Line movement varies between sportsbooks: - Having multiple accounts lets you capture the best available number - Particularly valuable around key numbers in football and basketball

Even half-point differences matter enormously over a long season. If you consistently get -3 instead of -3.5 on NFL favorites, the cumulative effect on your win rate is measurable. Similarly, getting +150 instead of +145 on an underdog adds up over hundreds of bets. Professional bettors spend significant time line-shopping because they understand that the number you bet is one of the few things entirely within your control—unlike game outcomes.
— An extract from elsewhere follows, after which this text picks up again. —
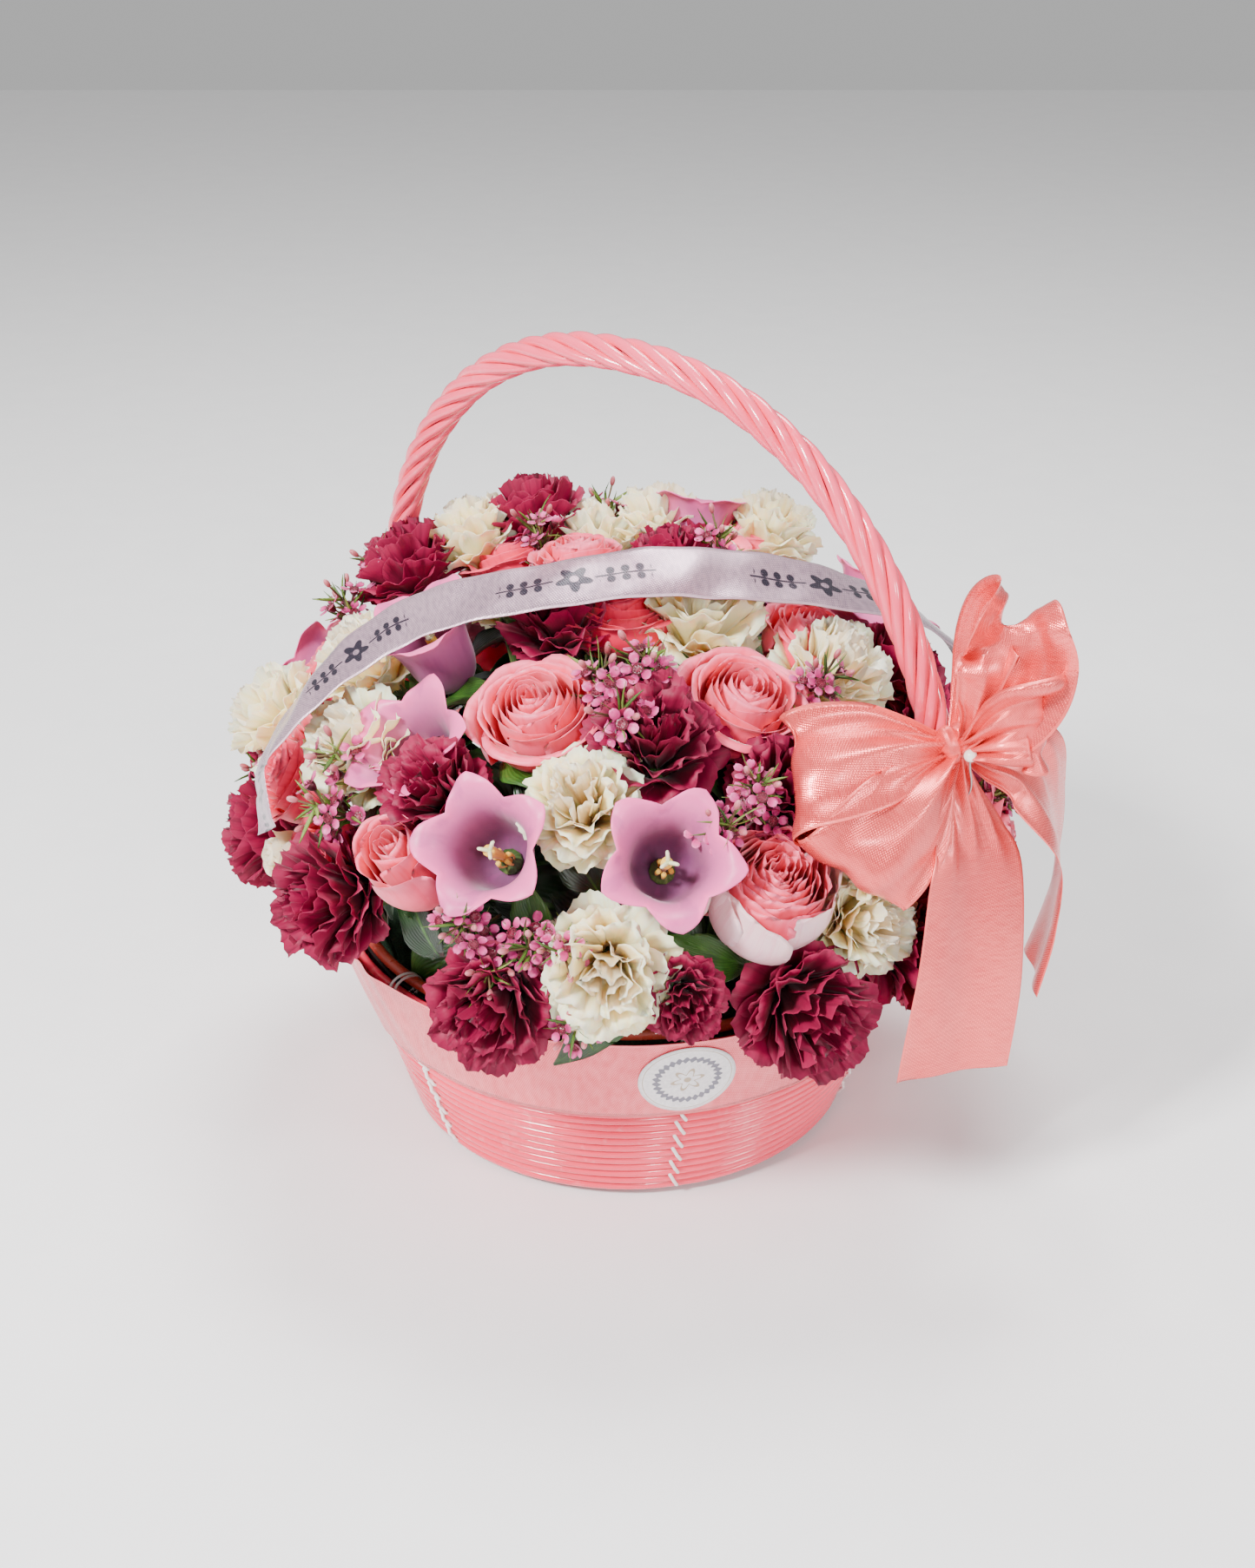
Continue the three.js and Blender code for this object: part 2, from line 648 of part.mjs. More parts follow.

The discipline to never settle for a worse number when a better one is available elsewhere is a hallmark of winning bettors.

Limitations and Caveats

Movement ≠ Predictive Accuracy

A line moving in a direction doesn't guarantee that side will win—it reflects betting action and information, not certainty.

False Signals

Not all meaningful line movement creates betting opportunity: - Some movement already incorporates all relevant information - Overreacting to every line move leads to poor decision-making - Context is essential—why is the line moving?

Sport-Specific Nuances

Line movement patterns vary significantly: - NFL: Key number sensitivity, sharp money influence - NBA: Fast movement, totals volatility - MLB: Pitcher-focused, less public percentage data - Soccer: Draw possibility affects movement differently - Tennis: Individual player focus, withdrawal impacts

Conclusion

Line movement analysis is a valuable tool for understanding market dynamics, but works best when combined with other forms of analysis (fundamental, situational, sharp money awareness). By understanding what drives line movement and how to interpret different types of moves, bettors can make more informed decisions about when to bet, what numbers to target, and how to manage risk in changing markets. The most successful bettors treat line movement as one input among many—not as a standalone strategy, but as a window into how the market is processing information that you can use alongside your own analysis to find edges.